At Boston University, legions of students have carried on a love-hate relationship with the program’s plainspoken director, Leslie Epstein. “BU was a pretty competitive environment—a real and helpful spur to me,” says Peter Ho Davies, now teaching at Michigan, “though I’m not sure it was an ideal environment for all.”
Christopher Castellani has published two novels with Algonquin since finishing BU’s program. He says Epstein “used to read my work aloud in funny voices.” While Castellani says such treatment “can have short-term benefits for people who respond to it,” he confesses to feeling a perverse satisfaction when Epstein’s most recent book got banged around by one reviewer. Ha Jin, whom Epstein calls “the only true genius I’ve ever known,” has helped leaven the BU program.
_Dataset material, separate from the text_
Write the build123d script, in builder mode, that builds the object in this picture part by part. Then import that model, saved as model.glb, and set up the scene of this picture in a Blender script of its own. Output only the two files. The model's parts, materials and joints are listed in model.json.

Epstein is famously demanding, in a landscape that’s often blandly accepting. “Almost no one here gets an A,” says Epstein, who has high and clearly defined expectations for the program: “I don’t like super-literary fiction. I still want to be moved.”
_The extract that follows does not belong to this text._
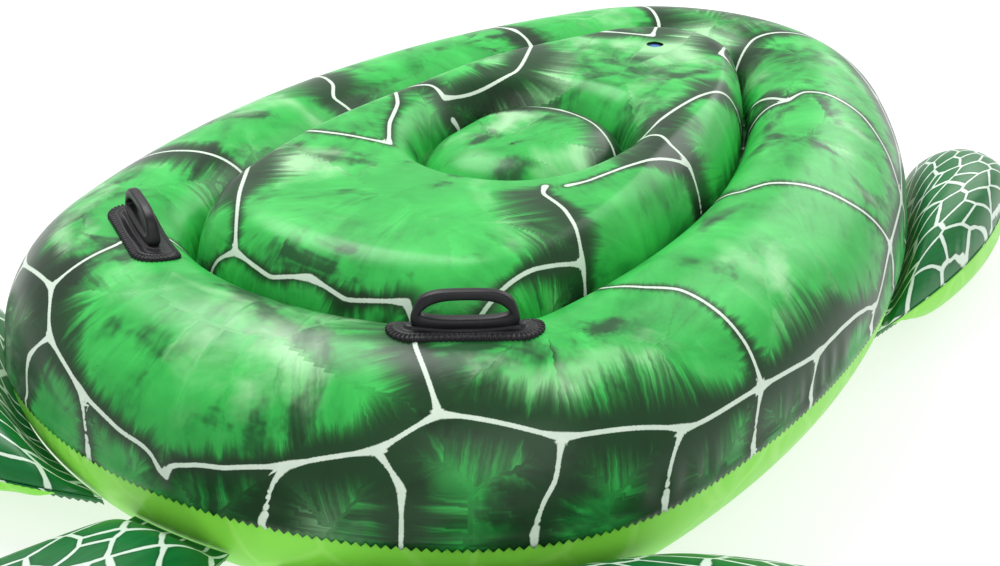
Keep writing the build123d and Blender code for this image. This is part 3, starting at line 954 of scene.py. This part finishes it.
@dataclass
class Shell:
    """The two welded sheets of the shell."""

    outline: Outline = field(default_factory=Outline)
    print_map: PrintMap = field(default_factory=PrintMap)
    teeth: int = 396
    tooth: float = 0.0048
    lap: float = 0.0055
    upper_spacing: float = 0.0042
    lower_spacing: float = 0.008
    lower_columns: int = 480

    def skirt(self, columns: int) -> np.ndarray:
        """The pinked edge of the printed sheet, which laps over the lower sheet."""
        base, inward, _ = self.outline.columns(columns)
        bite = np.where(np.arange(columns) % 2 == 0, 1.0, 0.0)
        rows = []
        for share in (1.0, 0.5):
            depth = share * (self.lap + self.tooth * bite)
            radius = LOWER.crest - LOWER.sheet
            inset = radius - np.sqrt(radius**2 - depth**2)
            plan = base + inward * (inset - 0.0012)[:, None]
            rows.append(np.column_stack([plan, SEAM_HEIGHT - depth]))
        return np.array(rows)

    def upper(self) -> bpy.types.Object:
        """The printed upper sheet, with its print attributes."""
        columns = 2 * self.teeth
        rings = np.array(SheetRings(UPPER, columns, self.upper_spacing).rows)
        rings[0, :, :2] -= self.outline.columns(columns)[1] * 0.0012
        rings = np.concatenate([self.skirt(columns), rings])
        points = rings.reshape(-1, 3)
        faces = ring_faces(len(rings), columns)
        piece = new_piece("shell_upper", points, faces, PRINT)
        self.cut_valve(piece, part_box("deck_valve_base"))
        self.cut_valve(piece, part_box("tube_valve_base"))
        self.draw_print(piece, rings[2])
        thicken(piece, SHELL_SHEET)
        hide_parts("shell_top_sheet")
        return piece

    @staticmethod
    def cut_valve(piece: bpy.types.Object, box: tuple) -> None:
        """Open the sheet for a valve's sleeve, and round the opening.

        Args:
            piece: The sheet.
            box: The box of the valve's base.
        """
        low, high = Vector(box[0]), Vector(box[1])
        made = bmesh.new()
        made.from_mesh(piece.data)
        middle = Vector(((low.x + high.x) / 2, (low.y + high.y) / 2, high.z - 0.004))
        near = min(made.verts, key=lambda v: (v.co - middle).length_squared)
        near.normal_update()
        normal, centre = near.normal.copy(), middle + near.normal * (near.co - middle).dot(near.normal)
        close = [f for f in made.faces if (f.calc_center_median() - centre).length < 0.0105]
        rim = {v for f in close for v in f.verts}
        bmesh.ops.delete(made, geom=close, context="FACES")
        for vert in (v for v in rim if v.is_valid and v.is_boundary):
            off = vert.co - centre
            flat = off - normal * off.dot(normal)
            vert.co += flat.normalized() * (0.0118 - flat.length)
        loose = [v for v in made.verts if not v.link_faces]
        bmesh.ops.delete(made, geom=loose, context="VERTS")
        made.to_mesh(piece.data)
        made.free()

    def draw_print(self, piece: bpy.types.Object, seam: np.ndarray) -> None:
        """Store each vertex's distance from the nearest pale line.

        Args:
            piece: The upper sheet.
            seam: The seam's points.
        """
        bpy.context.view_layer.update()
        tree = BVHTree.FromObject(piece, bpy.context.evaluated_depsgraph_get())
        samples, travelled, knots = [], [], []
        for index, (tick, line) in enumerate(self.print_map.lines()):
            placed = []
            for x, y in line:
                hit = tree.ray_cast(Vector((x, y, 1.0)), Vector((0, 0, -1)))[0]
                if hit is not None and hit.z > SEAM_HEIGHT:
                    placed.append(np.array(hit))
            if not placed:
                continue
            knots += [placed[0], placed[-1]]
            if tick:
                last = placed[-1]
                foot = seam[np.argmin(((seam - last) ** 2).sum(1))] - np.array([0, 0, 0.014])
                placed += [last + (foot - last) * share for share in np.linspace(0, 1, 30)]
            placed = np.array([tree.find_nearest(Vector(point))[0] for point in placed])
            lengths = np.concatenate([[0], np.cumsum(np.linalg.norm(np.diff(placed, axis=0), axis=1))])
            samples.append(placed)
            travelled.append(lengths + index * 3.7)
        samples, travelled = np.vstack(samples), np.concatenate(travelled)
        lines, ends = KDTree(len(samples)), KDTree(len(knots))
        for index, point in enumerate(samples):
            lines.insert(point, index)
        for index, point in enumerate(knots):
            ends.insert(point, index)
        lines.balance()
        ends.balance()
        gap, along, knot, offset = [], [], [], []
        for vert in piece.data.vertices:
            _, index, distance = lines.find(vert.co)
            gap.append(distance)
            offset.append(Vector(samples[index]) - vert.co)
            along.append(travelled[index])
            knot.append(ends.find(vert.co)[2])
        set_attribute(piece, "line_gap", np.array(gap))
        set_attribute(piece, "line_along", np.array(along))
        set_attribute(piece, "knot_gap", np.array(knot))
        layer = piece.data.attributes.new("line_offset", "FLOAT_VECTOR", "POINT")
        layer.data.foreach_set("vector", np.array(offset, np.float32).ravel())

    def lower(self) -> bpy.types.Object:
        """The plain lower sheet."""
        rings = np.array(SheetRings(LOWER, self.lower_columns, self.lower_spacing).rows)
        faces = [tuple(reversed(face)) for face in ring_faces(len(rings), self.lower_columns)]
        piece = new_piece("shell_lower", rings.reshape(-1, 3), faces, LIME)
        thicken(piece, SHELL_SHEET)
        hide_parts("shell_bottom_sheet")
        return piece

    def build(self) -> list[bpy.types.Object]:
        """Build both sheets and put them on their body."""
        pieces = [self.upper(), self.lower()]
        for piece in pieces:
            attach(piece, "shell")
        return pieces


# ---------------------------------------------------------------- flippers and head


class Side(Enum):
    """Which side of the turtle a piece is on."""

    LEFT = 1
    RIGHT = -1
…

Over the years, Epstein has condensed much of his teaching philosophy into what he calls his “tip sheet”—eight pages, double-spaced, beginning with a disquisition on punctuation, with special distaste for the ellipsis: “those three dreamy dots.” The tip sheet is a compilation of the specific—“Clowns, midgets, mimes and people wearing masks should be abjured,” he writes. “Nor am I a fan of wind chimes.” He moves on to larger perceptions about the process: “One must have in mind between sixty-eight and seventy-three percent of the ending. Any more than that percentage and the writer will be in a strait-jacket … Any less and the project will meander and find itself in danger of sinking into the swamp of indecision.”